TASK DETAILS — Please give the listing again in its entirety, exactly as written.

═════ INFORMATION SHOWN ═════

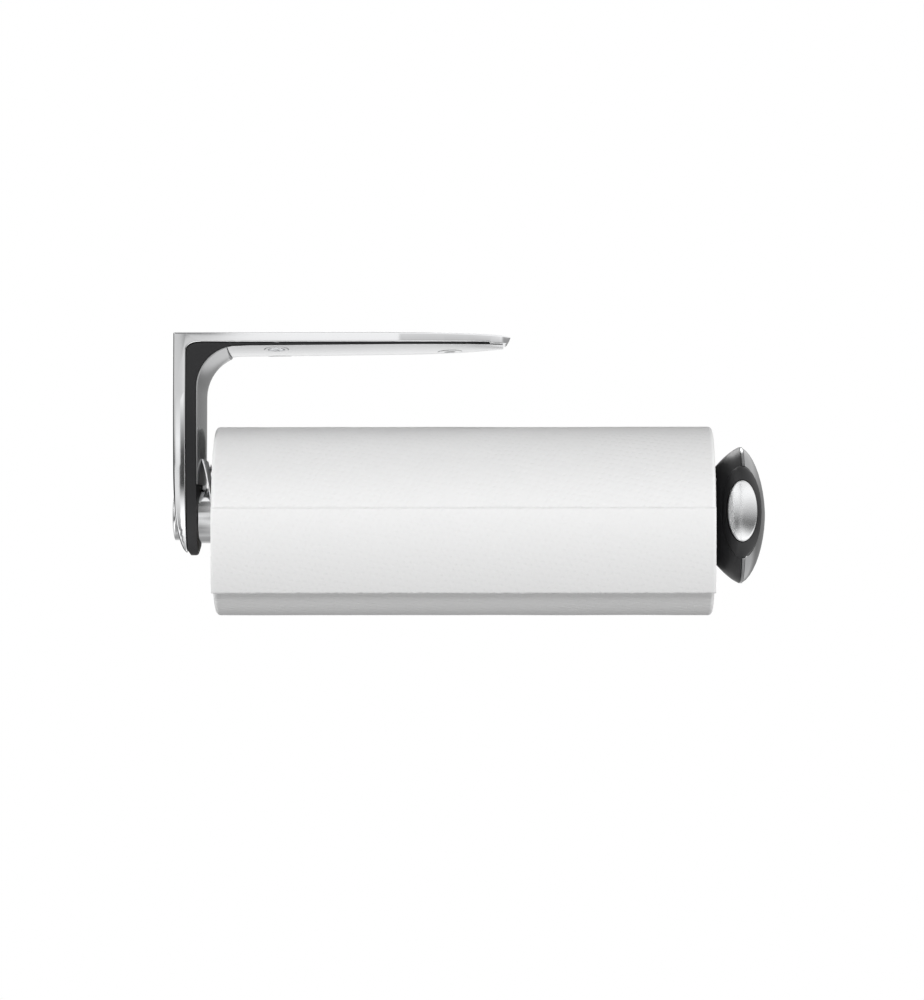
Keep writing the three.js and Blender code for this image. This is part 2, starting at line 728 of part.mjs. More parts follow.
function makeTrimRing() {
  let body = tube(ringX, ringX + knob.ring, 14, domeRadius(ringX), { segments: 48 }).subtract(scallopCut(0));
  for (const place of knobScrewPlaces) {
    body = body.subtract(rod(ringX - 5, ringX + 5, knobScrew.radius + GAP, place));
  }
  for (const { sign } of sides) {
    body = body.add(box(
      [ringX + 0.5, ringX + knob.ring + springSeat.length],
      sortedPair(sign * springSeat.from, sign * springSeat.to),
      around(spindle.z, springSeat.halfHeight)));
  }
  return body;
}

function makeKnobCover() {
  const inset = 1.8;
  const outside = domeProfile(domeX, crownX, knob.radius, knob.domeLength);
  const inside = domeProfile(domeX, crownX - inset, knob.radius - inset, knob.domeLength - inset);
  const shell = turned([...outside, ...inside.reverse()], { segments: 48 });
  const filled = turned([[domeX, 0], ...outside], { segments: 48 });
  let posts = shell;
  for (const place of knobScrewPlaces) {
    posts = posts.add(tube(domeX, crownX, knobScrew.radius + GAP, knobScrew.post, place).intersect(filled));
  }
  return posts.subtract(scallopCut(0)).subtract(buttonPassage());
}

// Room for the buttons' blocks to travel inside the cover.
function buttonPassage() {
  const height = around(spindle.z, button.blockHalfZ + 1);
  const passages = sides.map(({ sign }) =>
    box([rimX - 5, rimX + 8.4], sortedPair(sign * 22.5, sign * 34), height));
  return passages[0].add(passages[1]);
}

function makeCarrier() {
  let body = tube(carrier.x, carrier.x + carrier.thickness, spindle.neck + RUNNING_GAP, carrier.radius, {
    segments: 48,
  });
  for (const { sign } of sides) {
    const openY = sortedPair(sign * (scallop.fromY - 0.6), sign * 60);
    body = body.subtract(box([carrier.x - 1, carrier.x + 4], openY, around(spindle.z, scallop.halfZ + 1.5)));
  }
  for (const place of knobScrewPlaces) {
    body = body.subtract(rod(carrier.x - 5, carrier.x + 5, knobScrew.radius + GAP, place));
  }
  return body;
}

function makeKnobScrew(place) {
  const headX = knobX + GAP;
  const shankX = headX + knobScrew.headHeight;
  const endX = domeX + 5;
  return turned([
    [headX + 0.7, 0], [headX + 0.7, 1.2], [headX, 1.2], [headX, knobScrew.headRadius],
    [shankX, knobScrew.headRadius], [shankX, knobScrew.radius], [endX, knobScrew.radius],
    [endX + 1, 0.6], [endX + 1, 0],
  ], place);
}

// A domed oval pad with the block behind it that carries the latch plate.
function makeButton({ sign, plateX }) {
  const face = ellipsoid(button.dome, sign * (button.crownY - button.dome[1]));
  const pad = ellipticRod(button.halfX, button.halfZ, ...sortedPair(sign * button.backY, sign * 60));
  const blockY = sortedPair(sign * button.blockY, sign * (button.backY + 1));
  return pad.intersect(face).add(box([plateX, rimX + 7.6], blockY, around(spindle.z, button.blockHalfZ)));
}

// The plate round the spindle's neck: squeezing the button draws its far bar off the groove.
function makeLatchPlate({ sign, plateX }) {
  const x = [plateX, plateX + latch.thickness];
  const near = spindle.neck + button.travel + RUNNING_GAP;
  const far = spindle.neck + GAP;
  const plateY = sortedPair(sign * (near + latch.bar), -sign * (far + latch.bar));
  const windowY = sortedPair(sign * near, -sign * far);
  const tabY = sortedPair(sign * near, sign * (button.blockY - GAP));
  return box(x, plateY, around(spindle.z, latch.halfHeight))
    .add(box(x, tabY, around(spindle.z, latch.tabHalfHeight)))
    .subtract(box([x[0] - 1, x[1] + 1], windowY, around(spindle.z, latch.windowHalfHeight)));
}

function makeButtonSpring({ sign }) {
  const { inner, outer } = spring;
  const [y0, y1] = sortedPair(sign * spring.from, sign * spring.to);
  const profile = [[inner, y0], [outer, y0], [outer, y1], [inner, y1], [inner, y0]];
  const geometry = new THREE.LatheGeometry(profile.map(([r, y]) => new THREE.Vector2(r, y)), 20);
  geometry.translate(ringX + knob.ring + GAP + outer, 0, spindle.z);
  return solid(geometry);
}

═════

EXERCISE OUTPUT —
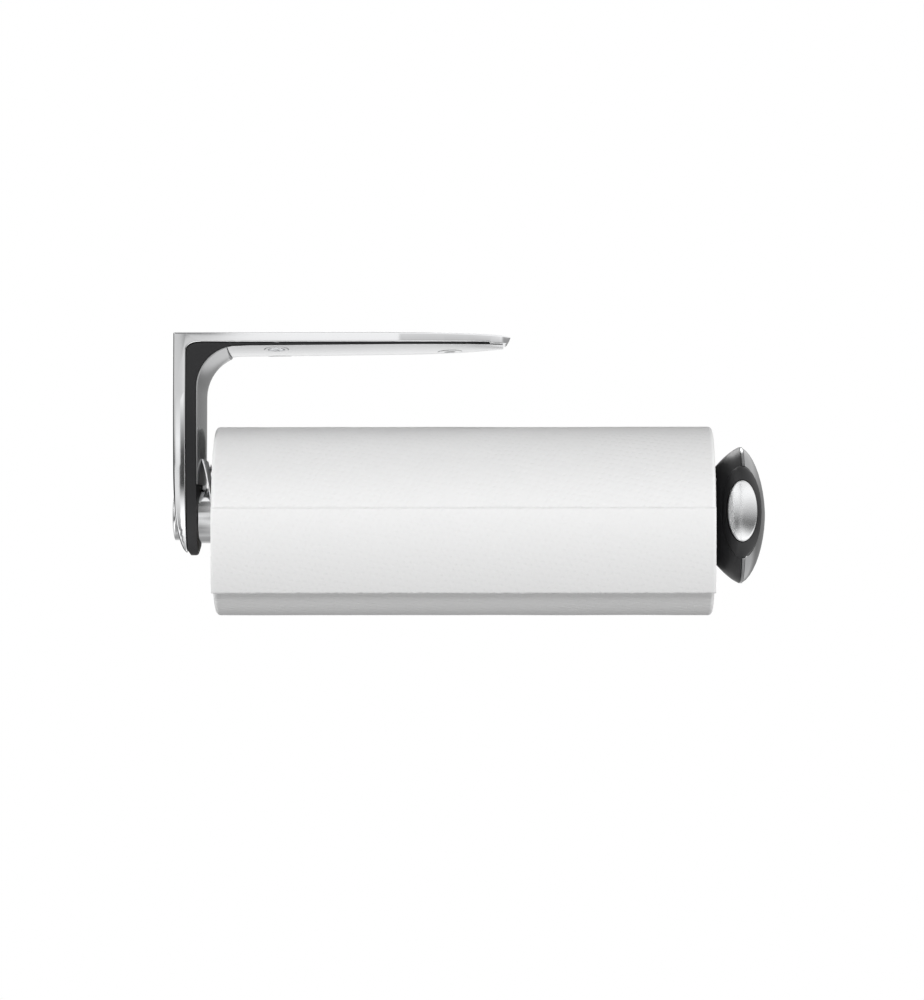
Keep writing the three.js and Blender code for this image. This is part 2, starting at line 728 of part.mjs. More parts follow.
function makeTrimRing() {
  let body = tube(ringX, ringX + knob.ring, 14, domeRadius(ringX), { segments: 48 }).subtract(scallopCut(0));
  for (const place of knobScrewPlaces) {
    body = body.subtract(rod(ringX - 5, ringX + 5, knobScrew.radius + GAP, place));
  }
  for (const { sign } of sides) {
    body = body.add(box(
      [ringX + 0.5, ringX + knob.ring + springSeat.length],
      sortedPair(sign * springSeat.from, sign * springSeat.to),
      around(spindle.z, springSeat.halfHeight)));
  }
  return body;
}

function makeKnobCover() {
  const inset = 1.8;
  const outside = domeProfile(domeX, crownX, knob.radius, knob.domeLength);
  const inside = domeProfile(domeX, crownX - inset, knob.radius - inset, knob.domeLength - inset);
  const shell = turned([...outside, ...inside.reverse()], { segments: 48 });
  const filled = turned([[domeX, 0], ...outside], { segments: 48 });
  let posts = shell;
  for (const place of knobScrewPlaces) {
    posts = posts.add(tube(domeX, crownX, knobScrew.radius + GAP, knobScrew.post, place).intersect(filled));
  }
  return posts.subtract(scallopCut(0)).subtract(buttonPassage());
}

// Room for the buttons' blocks to travel inside the cover.
function buttonPassage() {
  const height = around(spindle.z, button.blockHalfZ + 1);
  const passages = sides.map(({ sign }) =>
    box([rimX - 5, rimX + 8.4], sortedPair(sign * 22.5, sign * 34), height));
  return passages[0].add(passages[1]);
}

function makeCarrier() {
  let body = tube(carrier.x, carrier.x + carrier.thickness, spindle.neck + RUNNING_GAP, carrier.radius, {
    segments: 48,
  });
  for (const { sign } of sides) {
    const openY = sortedPair(sign * (scallop.fromY - 0.6), sign * 60);
    body = body.subtract(box([carrier.x - 1, carrier.x + 4], openY, around(spindle.z, scallop.halfZ + 1.5)));
  }
  for (const place of knobScrewPlaces) {
    body = body.subtract(rod(carrier.x - 5, carrier.x + 5, knobScrew.radius + GAP, place));
  }
  return body;
}

function makeKnobScrew(place) {
  const headX = knobX + GAP;
  const shankX = headX + knobScrew.headHeight;
  const endX = domeX + 5;
  return turned([
    [headX + 0.7, 0], [headX + 0.7, 1.2], [headX, 1.2], [headX, knobScrew.headRadius],
    [shankX, knobScrew.headRadius], [shankX, knobScrew.radius], [endX, knobScrew.radius],
    [endX + 1, 0.6], [endX + 1, 0],
  ], place);
}

// A domed oval pad with the block behind it that carries the latch plate.
function makeButton({ sign, plateX }) {
  const face = ellipsoid(button.dome, sign * (button.crownY - button.dome[1]));
  const pad = ellipticRod(button.halfX, button.halfZ, ...sortedPair(sign * button.backY, sign * 60));
  const blockY = sortedPair(sign * button.blockY, sign * (button.backY + 1));
  return pad.intersect(face).add(box([plateX, rimX + 7.6], blockY, around(spindle.z, button.blockHalfZ)));
}

// The plate round the spindle's neck: squeezing the button draws its far bar off the groove.
function makeLatchPlate({ sign, plateX }) {
  const x = [plateX, plateX + latch.thickness];
  const near = spindle.neck + button.travel + RUNNING_GAP;
  const far = spindle.neck + GAP;
  const plateY = sortedPair(sign * (near + latch.bar), -sign * (far + latch.bar));
  const windowY = sortedPair(sign * near, -sign * far);
  const tabY = sortedPair(sign * near, sign * (button.blockY - GAP));
  return box(x, plateY, around(spindle.z, latch.halfHeight))
    .add(box(x, tabY, around(spindle.z, latch.tabHalfHeight)))
    .subtract(box([x[0] - 1, x[1] + 1], windowY, around(spindle.z, latch.windowHalfHeight)));
}

function makeButtonSpring({ sign }) {
  const { inner, outer } = spring;
  const [y0, y1] = sortedPair(sign * spring.from, sign * spring.to);
  const profile = [[inner, y0], [outer, y0], [outer, y1], [inner, y1], [inner, y0]];
  const geometry = new THREE.LatheGeometry(profile.map(([r, y]) => new THREE.Vector2(r, y)), 20);
  geometry.translate(ringX + knob.ring + GAP + outer, 0, spindle.z);
  return solid(geometry);
}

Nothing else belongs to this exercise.